Quantum Properties of Multimode Light Observed Despite Extreme Losses
July 01, 2026 --Quantum properties of light are extremely delicate. When researchers attempt to measure them even small losses on the way to a detector can make them invisible, limiting their use outside carefully controlled environments. A collaborative team of researchers involving scientists at the Max Planck Institute for the Science of Light (MPL) has shown a new way to measure several quantum channels of light at the same time and reveal their entanglement, even when almost all of the light is lost before reaching the detector. The results recently published in Nature Communications opening new possibilities for scalable quantum technologies.
Anyone who has used an old radio or television is familiar with noise in the sound or picture. These are random fluctuations that distort the transmitted information. Light behaves in a similar way. It also exhibits noise, appearing as fluctuations of the electromagnetic field. Even perfect laser light has
such fluctuations, known as shot noise.
Squeezed Light: Solution and Challenge at the Same Time
The noise of light can be reduced even below the shot noise by a quantum process called squeezing. Squeezed light is now a central resource in many quantum technologies, from quantum computing to precision measurements. For example, it is used at LIGO, one of the observatories that detected gravitational waves, to increase the sensitivity to extremely weak signals from space.
All quantum states of light are fragile, but squeezed light is especially sensitive to loss. This is a serious problem not only during optical operations, but also during detection: a lossy detector can hide the very quantum features one wants to measure, such as noise reduction and entanglement. This has long limited the practical use of squeezing, which is equivalent to trying to keep a soap bubble intact while passing it through a narrow pipe.
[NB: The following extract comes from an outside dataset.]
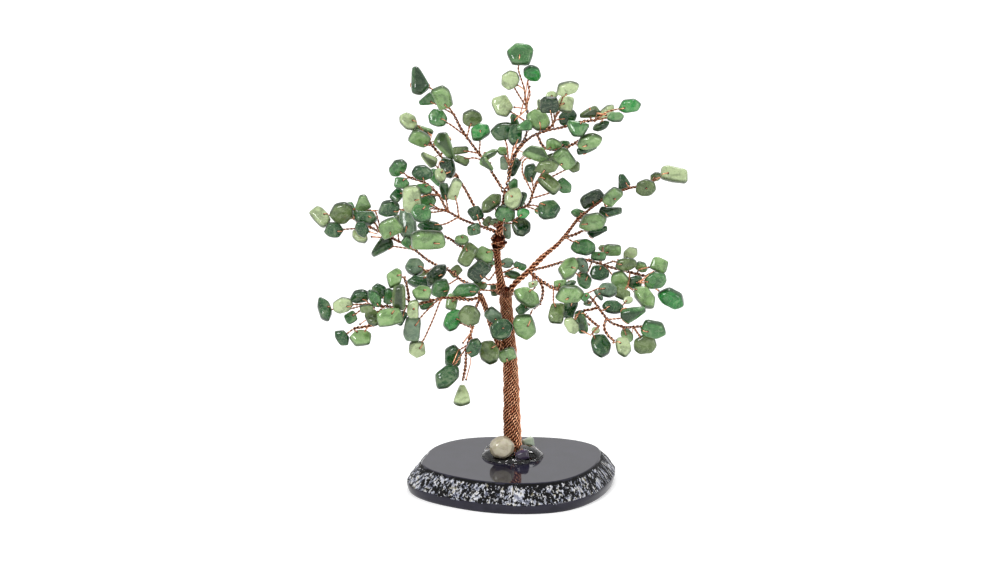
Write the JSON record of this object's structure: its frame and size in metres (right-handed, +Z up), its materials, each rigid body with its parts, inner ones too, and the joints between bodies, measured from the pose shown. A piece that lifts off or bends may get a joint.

More Modes, More Possibilities
In their current work, an international team of scientists from MPL (Germany), Friedrich-Alexander-Universität Erlangen-Nürnberg (Germany), the Centro Brasileiro de Pesquisas Físicas (Brazil), and the Laboratoire Kastler Brossel (France) have generated squeezed light in multiple modes. Multimode light is similar to having many roads leading in the same direction: using more roads increases the total transport capacity. Similarly, the modes of a light beam act as independent channels for carrying information. However, dealing with multiple modes of squeezed light simultaneously is more technically challenging than handling a single squeezed light beam.
Packaging Quantum Light with Amplification
Instead of measuring squeezed multimode light directly, the scientists, led by Prof. Maria Chekhova, head of the research group “Quantum Radiation” at MPL, first amplified it using a multimode optical parametric amplifier (labeled MOPA in the scheme). Such a device boosts the signal without adding noise, allowing the measurement of quantum properties even in the presence of strong losses. “Amplifying a quantum state before detection is like properly packaging fragile glass before shipping it”, says Mahmoud Kalash, PhD student at FAU and first author of the paper.
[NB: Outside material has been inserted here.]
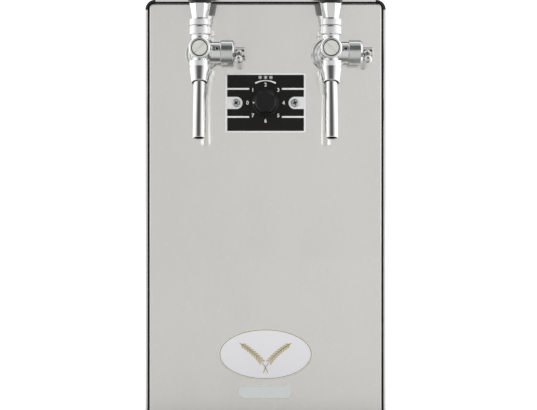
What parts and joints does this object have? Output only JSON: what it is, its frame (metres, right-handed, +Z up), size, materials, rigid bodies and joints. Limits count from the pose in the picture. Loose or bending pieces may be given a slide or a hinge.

After amplification, the team separated the light into its individual modes using a spatial light modulator (SLM). This device sends each mode in a different direction, allowing individual access to each. This separation has a significant disadvantage: the sorting process introduces extreme losses. More than 99.7% of the light is lost before detection. Under normal conditions, this would completely destroy the quantum properties. However, because the signal is amplified beforehand, these properties remain accessible. The researchers measured squeezing of up to 7.9 decibels, corresponding to a noise level one sixth than that of a perfect laser. Additionally, the team monitored eight other modes simultaneously. All modes showed significant squeezing and high purity, and groups of modes showed quantum entanglement (depicted by nodes with connections at the input of the MOPA).
The results show that multimode quantum light can be measured even under extreme losses. The researchers demonstrate how to overcome limitation in the detection of complex quantum states and provides a practical route toward real-world high-dimensional quantum technologies. “The method presented in this work opens up new possibilities for high-dimensional quantum information processing, particularly in quantum computing with complex networks, where many modes can process information simultaneously”, says Marcello Passos, research group leader at CBPF and co-author of the study.